More than a year ago, before the great refactoring of QPhiX, this would have compiled because the kernel code was header-only and there was a default definition which would just raise a runtime error. This way one could still compile in this fashion but just had to be careful not to call it with single precision calls. Now we have to decide what we want:

martin-ueding commented 6 years ago

I have tried to figure out where the float comes from. The template parameter is taken as WordType<T> in Chroma, where T is something I haven't figured out yet. Since I configure QDP++ with --enable-precision=double, all the types should be double I'd hope.

The inner solver precision is also set to double. So the mixed precision solver should not cause the reference to those float-kernels either.

Could you tell me where I would have to look?

bjoo commented 6 years ago

Hi Martin, Apologies for the late response. I have had some personal disruptions. I guess the issue is whether you want to use the mixed precision solver. For KNL we should have only SOA=4,8,16 for float and 2,4,8 for double.

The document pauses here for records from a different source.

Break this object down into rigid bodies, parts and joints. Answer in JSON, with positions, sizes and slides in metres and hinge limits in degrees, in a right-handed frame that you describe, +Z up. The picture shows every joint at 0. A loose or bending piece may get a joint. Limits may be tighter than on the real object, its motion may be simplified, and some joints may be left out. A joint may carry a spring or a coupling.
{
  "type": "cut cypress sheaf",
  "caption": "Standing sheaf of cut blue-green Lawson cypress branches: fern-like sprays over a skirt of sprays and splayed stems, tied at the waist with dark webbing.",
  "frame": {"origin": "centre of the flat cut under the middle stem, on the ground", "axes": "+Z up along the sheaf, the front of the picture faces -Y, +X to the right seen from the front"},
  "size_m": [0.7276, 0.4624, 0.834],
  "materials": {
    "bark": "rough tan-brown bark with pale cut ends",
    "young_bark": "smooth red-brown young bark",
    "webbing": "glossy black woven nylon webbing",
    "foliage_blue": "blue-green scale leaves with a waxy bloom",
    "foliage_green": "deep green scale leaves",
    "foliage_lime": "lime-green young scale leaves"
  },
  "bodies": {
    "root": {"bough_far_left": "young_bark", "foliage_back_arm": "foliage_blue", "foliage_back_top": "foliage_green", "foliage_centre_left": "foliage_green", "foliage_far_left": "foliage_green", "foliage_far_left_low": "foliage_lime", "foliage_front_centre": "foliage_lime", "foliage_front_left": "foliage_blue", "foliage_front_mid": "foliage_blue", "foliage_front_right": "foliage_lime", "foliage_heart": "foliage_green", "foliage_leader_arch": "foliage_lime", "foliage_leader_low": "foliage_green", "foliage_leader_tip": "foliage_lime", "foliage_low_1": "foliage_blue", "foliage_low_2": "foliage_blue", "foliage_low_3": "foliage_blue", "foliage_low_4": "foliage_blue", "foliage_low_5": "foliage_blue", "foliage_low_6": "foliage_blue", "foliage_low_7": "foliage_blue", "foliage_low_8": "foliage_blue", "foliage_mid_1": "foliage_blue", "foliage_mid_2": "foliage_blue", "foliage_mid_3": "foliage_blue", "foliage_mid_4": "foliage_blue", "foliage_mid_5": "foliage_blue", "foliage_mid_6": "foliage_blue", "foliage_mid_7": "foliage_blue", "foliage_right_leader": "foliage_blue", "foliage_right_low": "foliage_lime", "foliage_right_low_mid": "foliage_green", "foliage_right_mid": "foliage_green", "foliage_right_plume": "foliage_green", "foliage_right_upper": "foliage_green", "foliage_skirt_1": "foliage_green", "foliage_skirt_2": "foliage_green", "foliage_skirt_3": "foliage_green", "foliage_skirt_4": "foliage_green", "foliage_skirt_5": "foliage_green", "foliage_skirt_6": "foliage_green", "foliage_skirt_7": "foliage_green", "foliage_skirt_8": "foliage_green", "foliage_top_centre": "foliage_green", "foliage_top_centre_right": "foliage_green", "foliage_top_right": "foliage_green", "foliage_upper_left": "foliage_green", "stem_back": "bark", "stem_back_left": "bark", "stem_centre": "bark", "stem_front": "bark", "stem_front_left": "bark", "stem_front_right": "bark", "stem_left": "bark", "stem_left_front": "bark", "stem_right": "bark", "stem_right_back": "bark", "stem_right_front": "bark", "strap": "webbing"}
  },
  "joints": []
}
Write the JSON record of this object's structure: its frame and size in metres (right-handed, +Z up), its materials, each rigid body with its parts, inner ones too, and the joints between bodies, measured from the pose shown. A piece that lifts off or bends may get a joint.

For AVX I thought the matrix was SOA=4,8 for float and SOA=2,4 for double. The mixed prec solver compiles all the time, and so may be causing you grief. However you should be able to use flags to control the inner precision type and soalen, so you should be able to do a mixedprec solver with double outer and double inner which should then build ok with soalen=2 (at least in principle)

Are you setting all of these flags?

Outer (outer precision is picked up from base precision) --enable-qphix-soalen=2

Inner --enable-qphix-solver-inner-type=double --enable-qphix-solver-inner-soalen=2

If this persists in being a problem, another workaround is to just not build the mixed prec solver. I can add an enable flag to do that.

martin-ueding commented 6 years ago

I have checked these compilation flags and I do believe that the solver should indeed be build with double-double precision. Still it requires the QPhiX kernels in float.

Having a configure flag for building this solver sounds like a good workaround. It would be better if no float-kernels were loaded, but that might be harder to track down.